Où commence l’école ? Où s’arrête-t-elle ? Si ces deux questions peuvent paraitre anodines, leurs réponses sont loin d’être une évidence comme le montrent les contributions de ce numéro. L’enceinte d’un établissement scolaire ne peut suffire à délimiter ce qui relève de l’institution scolaire et de ses prérogatives, quand la scolarité structure profondément les temps sociaux des enfants et de leurs parents. De la même façon, des apprentissages peuvent s’effectuer dans la vie quotidienne. S’en tenir aux marqueurs spatiotemporels parait illusoire pour comprendre ce que recouvre le scolaire et son pendant, le non scolaire. Mais il n’est pas facile de les approcher quand la porosité ou l’étanchéité de la frontière scolaire sont les sujets de débats récurrents.
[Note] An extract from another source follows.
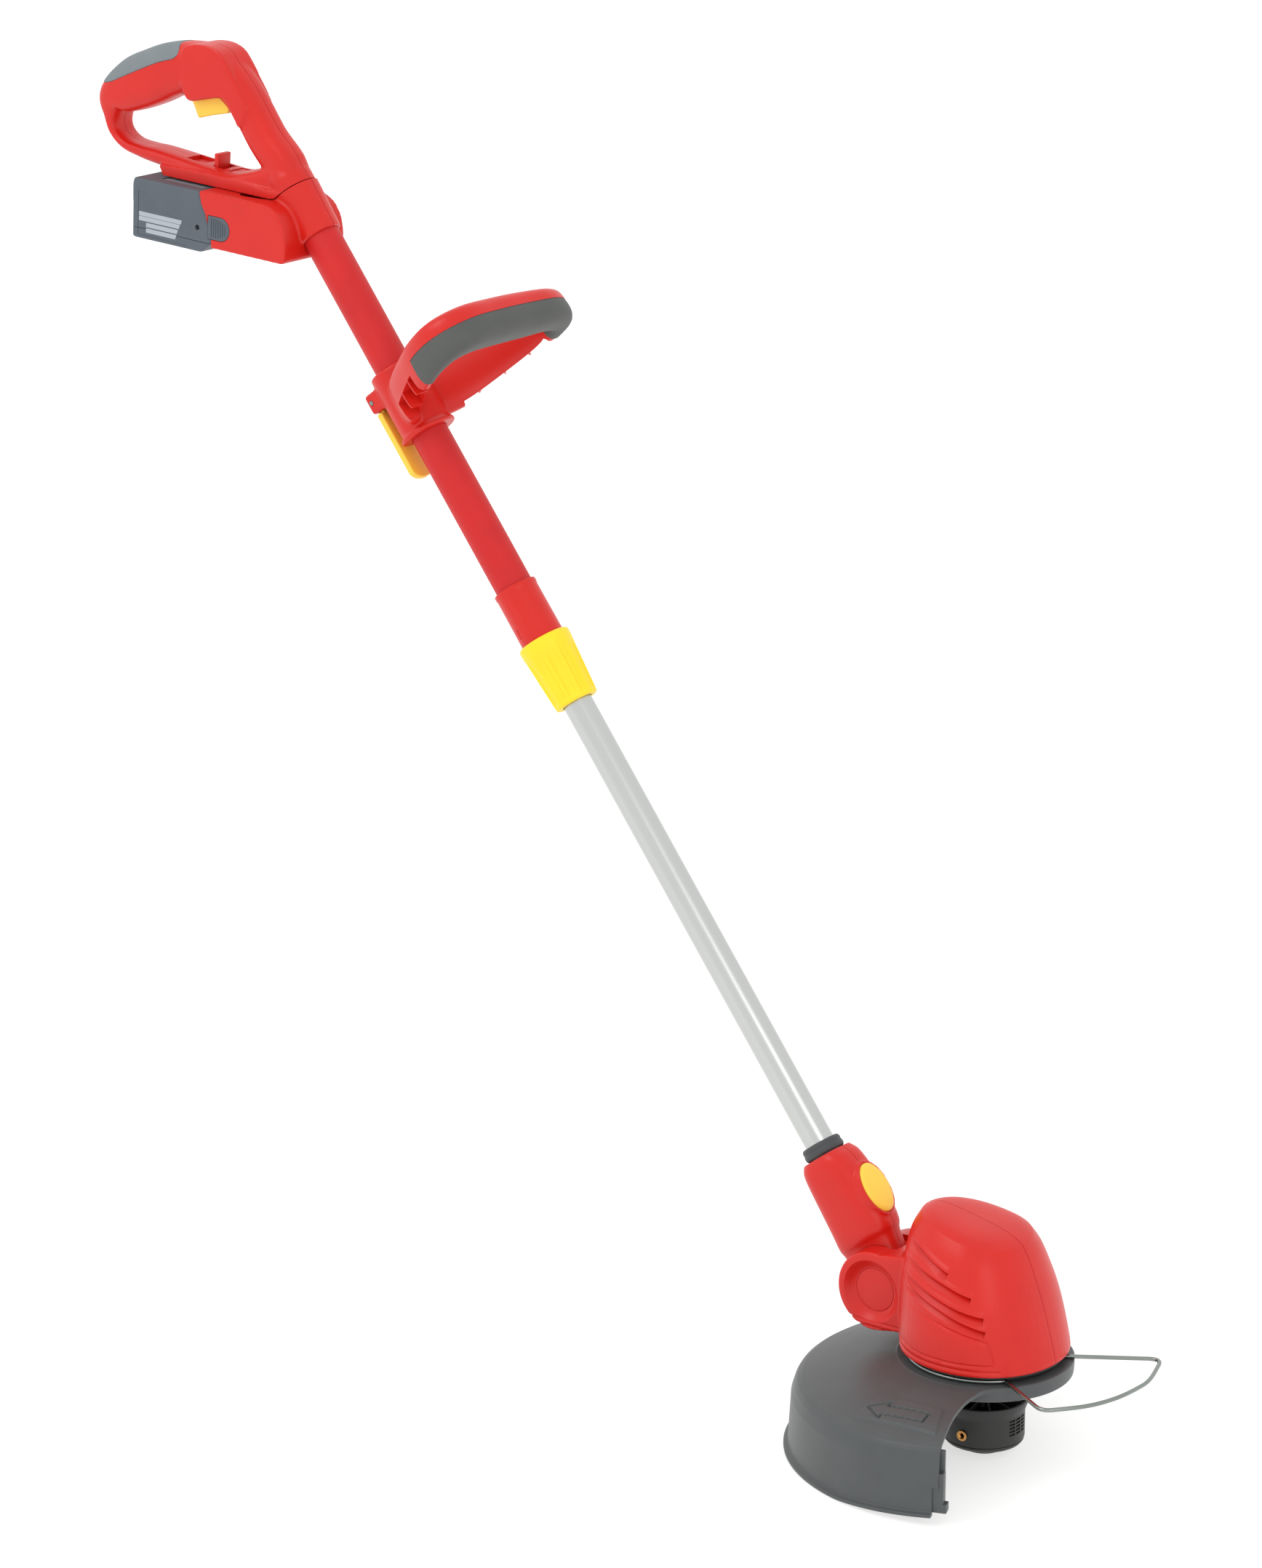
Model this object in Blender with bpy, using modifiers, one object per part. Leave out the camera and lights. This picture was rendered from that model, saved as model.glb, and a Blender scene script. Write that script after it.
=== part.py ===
# Cordless string trimmer, in metres, +Z up. The origin is on the motor axis at ground level, +X is forward.
# Pieces on the pole are laid out in the pole frame: X across it to the front, Y sideways, Z up along it.
import math

import bmesh
import bpy
from mathutils import Matrix, Vector

# Fits
GAP = 0.0003
RUNNING = 0.0004
SEAM = 0.00015
POCKET_GAP = 0.0006
OVER = 0.002
FACETS = 16
HEAD_FACETS = 28
HANDLE_FACETS = 20
SMALL_FACETS = 12
FAR = 0.3

# Pole and its joints; heights along the pole are measured from the tilt pivot
LEAN = math.radians(37.0)
PIVOT = Vector((-0.078, 0.0, 0.108))
POLE = Matrix.Translation(PIVOT) @ Matrix.Rotation(-LEAN, 4, "Y")
HANDLE_FOOT = 0.9055
FOOT_PLACE = POLE @ Vector((0.0, 0.0, HANDLE_FOOT))
LOWER_R = 0.011
LOWER_WALL = 0.0012
LOWER_START = 0.036
LOWER_END = 0.700
TELESCOPE_TRAVEL = 0.185
UPPER_R = 0.014
UPPER_WALL = 0.0012
UPPER_START = 0.530
UPPER_END = HANDLE_FOOT - 0.0025
LEAD_R = 0.003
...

La définition du scolaire et de cette frontière est en effet une lutte perpétuelle. Ces différences se sont notamment exprimées en termes d’instruction et d’éducation qui ont posé des limites entre l’école et les familles. Mais un go between entre ces deux mondes éducatifs existe à travers le rapport aux devoirs ou le soutien de la scolarité des enfants. Les frontières se brouillent aussi via des pratiques culturelles (cinéma, théâtre, musique, usage du numérique) ou via des contenus qui, jugés populaires, sont importés dans l’institution scolaire1.
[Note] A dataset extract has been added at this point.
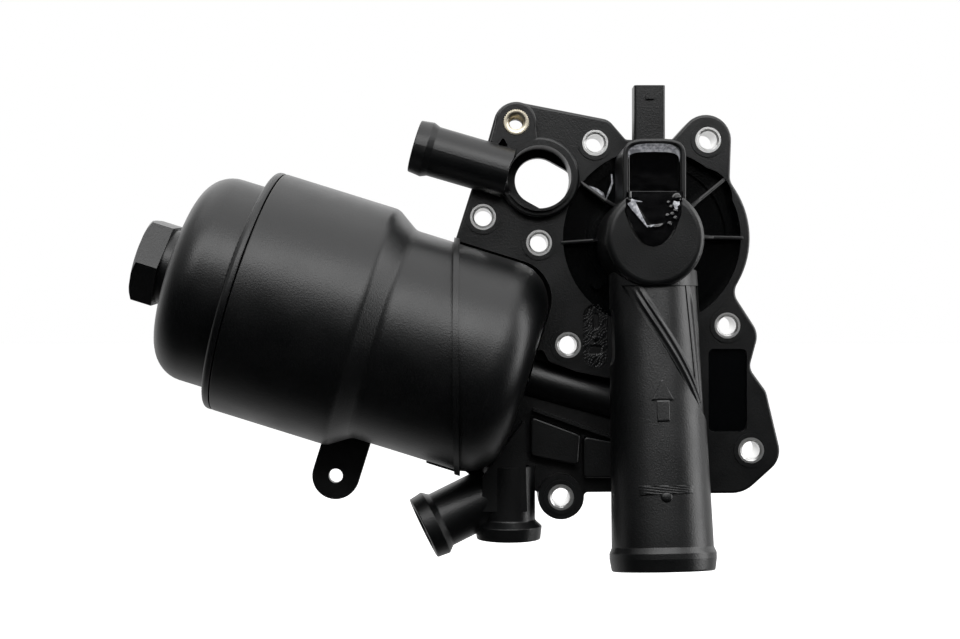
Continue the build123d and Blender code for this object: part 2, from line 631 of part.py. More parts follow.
def make_housing():
    """The one-piece moulding of plate, chamber end, dome, pipe and spigots."""
    body = make_plate() - make_groove() - make_recess()
    body += make_platform()
    body += make_chamber()
    body += make_dome()
    body += make_ribs()
    body += make_well()
    body += make_pipe()
    body -= make_facet_cut()
    body += disc(NUB_PLACE, NUB_R, 0, 12)
    body += make_lower()
    reach = UPPER_SPIGOT_LENGTH - PORT_BORE_R + 2
    body += UPPER * spigot_outside(UPPER_SPIGOT_R, UPPER_SPIGOT_BEAD_R, reach)
    body += SIDE * spigot_outside(SIDE_SPIGOT_R, SIDE_SPIGOT_BEAD_R, SIDE_SPIGOT_LENGTH)
    body += DOWN * spigot_outside(DOWN_SPIGOT_R, DOWN_SPIGOT_BEAD_R, DOWN_SPIGOT_LENGTH)
    body -= make_surface_pockets()
    body -= make_chamber_cut()
    body -= make_pipe_bore()
    for cut in make_back_cuts() + list(make_well_cut()):
        body -= cut
    body -= disc(PORT_PLACE, PORT_BORE_R, PORT_FLOOR_Z, ALL)
    body -= Pos(PORT_PLACE[0], PORT_PLACE[1], -1) * (Rot(0, 0, SLOT_TILT) * extrude(
        Pos(SLOT_LENGTH / 2, 0) * SlotCenterToCenter(SLOT_LENGTH, SLOT_WIDTH), PORT_FLOOR_Z + 2))
    body -= UPPER * spigot_bore(UPPER_SPIGOT_R, UPPER_SPIGOT_LENGTH)
    body -= SIDE * spigot_bore(SIDE_SPIGOT_R, SIDE_SPIGOT_LENGTH - 3)
    body -= DOWN * spigot_bore(DOWN_SPIGOT_R, DOWN_SPIGOT_LENGTH)
    body -= FILTER * disc((0, 0), STANDPIPE_BORE_R, STANDPIPE_START - 1, RISER_HEIGHT + 2)
    for place in SLEEVE_PLACES:
        body -= disc(place, SLEEVE_OUTER_R, -1, ALL)
    body -= disc(INSERT_PLACE, INSERT_OUTER_R, PLATFORM_Z - INSERT_LENGTH, ALL)
    body -= disc(INSERT_PLACE, INSERT_BORE_R + 0.6, -1, ALL)
    return body


def make_bowl():
    """Filter bowl: a turned shell with a shoulder, its tab and its ledge."""
    inner = SMALL_R - CHAMBER_WALL
    joint = RIM_HEIGHT + RIM_GAP / 2
    shell = turned([
        (BOWL_BORE_R, joint, 0), (BOWL_R, joint, 0.6), (BOWL_R, SHOULDER_START, SHOULDER_ROUND),
        (SMALL_R, SHOULDER_END, SHOULDER_ROUND), (SMALL_R, PAST_SEAM, 0), (inner, PAST_SEAM, 0),
        (inner, SHOULDER_END + 1, SHOULDER_ROUND), (BOWL_BORE_R, SHOULDER_START - 1, SHOULDER_ROUND)])
    solid_inside = turned([
        (0, -20, 0), (BOWL_BORE_R + 1, -20, 0), (BOWL_BORE_R + 1, SHOULDER_START, 0),
        (inner + 1, SHOULDER_END, 0), (inner + 1, PAST_SEAM + 10, 0), (0, PAST_SEAM + 10, 0)])
    strip = Pos(TAB_HOLE[0], TAB_HOLE[1], 0) * (Rot(0, 0, -FILTER_TILT) * Box(
        2 * TAB_R, TAB_LENGTH, TAB_THICKNESS, align=(Align.CENTER, Align.MIN, Align.MIN)))
    tab = strip + disc(TAB_HOLE, TAB_R, 0, TAB_THICKNESS)
    tab -= FILTER * solid_inside
    tab -= disc(TAB_HOLE, TAB_HOLE_R, -1, TAB_THICKNESS + 1)
    ledge = left_of_seam(FILTER * (Pos(-SMALL_R, -14, 83) * fillet(Box(
        2.0, 14, 26, align=(Align.CENTER, Align.MIN, Align.MIN)).edges().filter_by(Axis.X), 2.0)))
    ledge -= FILTER * solid_inside
    return left_of_seam(FILTER * shell) + tab + ledge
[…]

Si la vivacité et la persistance de ces débats témoignent d’une évidence trompeuse, ce dossier propose d’aborder le scolaire par ses frontières sans se limiter à l’école, comme le proposait l’ouvrage Aux frontières de l’école dirigé par Patrick Rayou en 2015. Plutôt que de fixer arbitrairement la ligne de démarcation entre le scolaire et le non-scolaire, il donne à lire comment cette frontière floue et mouvante est plus concrètement négociée ou disputée dans différents contextes, dans et autour de l’école.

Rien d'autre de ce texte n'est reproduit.